A suo padre piace il detective di 24, che sta per partire con una nuova serie di dodici puntate? «Una volta mi ha detto che si comprava tutta la serie in dvd per non doverla guardare con le interruzioni pubblicitarie. Mi ha fatto piacere». E per lui invece quale è il film più bello di suo padre? Ci pensa un attimo. «Sono troppi. Ma il primo che mi viene in mente è Dont’ look now(A Venezia un dicembre rosso shocking) di Nicolaes Roeg». Era una coproduzione indipendente italo-britannica. E per coincidenza Kiefer deve il suo nome a un’altra sorta di coproduzione italo-britannica: il primo film mai girato da Donald Sutherland, Il castello dei morti vivi, nel 1964, era diretto da un certo Lorenzo Sabatini, che in realtà si chiamava Warren Kiefer.
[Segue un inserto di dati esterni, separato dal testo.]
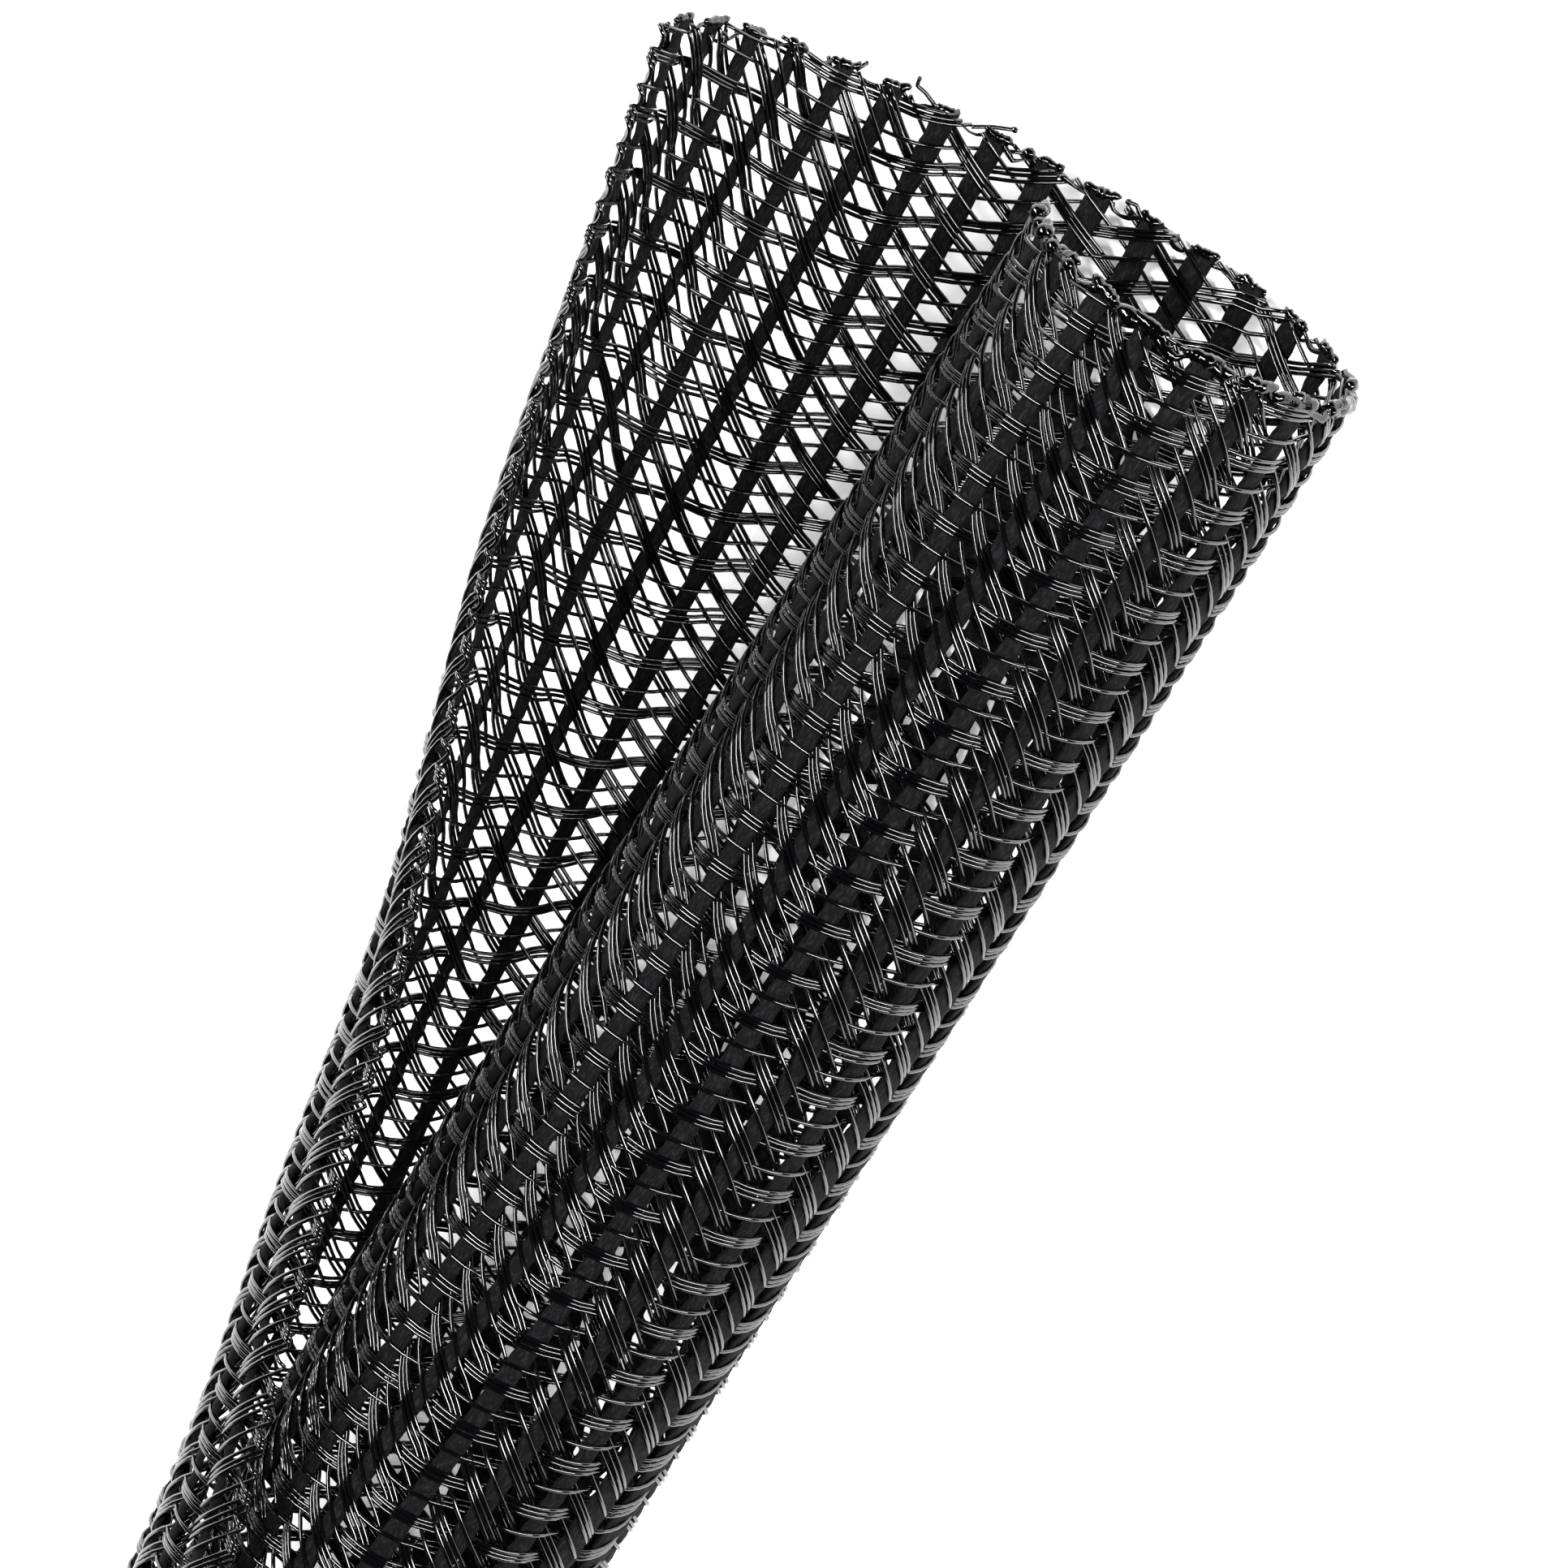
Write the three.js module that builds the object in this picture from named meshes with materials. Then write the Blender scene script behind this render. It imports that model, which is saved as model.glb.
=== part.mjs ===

Era l’epoca in cui attori e registi italiani si spacciavano per americani, e magari quelli inglesi per italiani. «In qualche modo così sono un po’ italiano anch’io», scherza Sutherland junior, sebbene dietro il suo passaporto canadese, con nascita a Londra, ci siano lontane origini scozzesi e tedesche.
Ma lui consiglierebbe a un figlio di fare il suo stesso lavoro? «No, e infatti ne avrei voluto uno diverso per mia figlia, che avrebbe potuto diventare una studiosa, conosce il latino e il greco antico, ma ha voluto fare l’attrice anche lei, di teatro, come mia madre. Come mio padre con me, anch’io alla fine mi sono convinto che era una passione genuina e l’ho appoggiata e penso che sia bravissima». In generale, è un bene o un male seguire le orme paterne? «È un rischio, perché il padre teme che il figlio fallisca e il figlio teme di deludere le aspettative del padre. Ci sono anche dei vantaggi innegabili, però: ricevere aiuto, insegnamento. Io facevo i compiti sul set o a teatro, era un mondo che adoravo fin da piccolo. E poi, se va a finire tutto bene, c’è il piacere che prova un genitore se suo figlio segue la sua stessa strada: vuol dire che ti stima, apprezza quello che fai. Mio padre per esempio aveva paura che lo considerassi un cattivo padre, perché non era mai a casa per via dei film. E invece io lo amavo lo stesso e quella sua vita zingara faceva parte di quello che mi affascinava nel cinema. Così oggi ho una vita da girovago anch’io». Tale il padre, tale il figlio.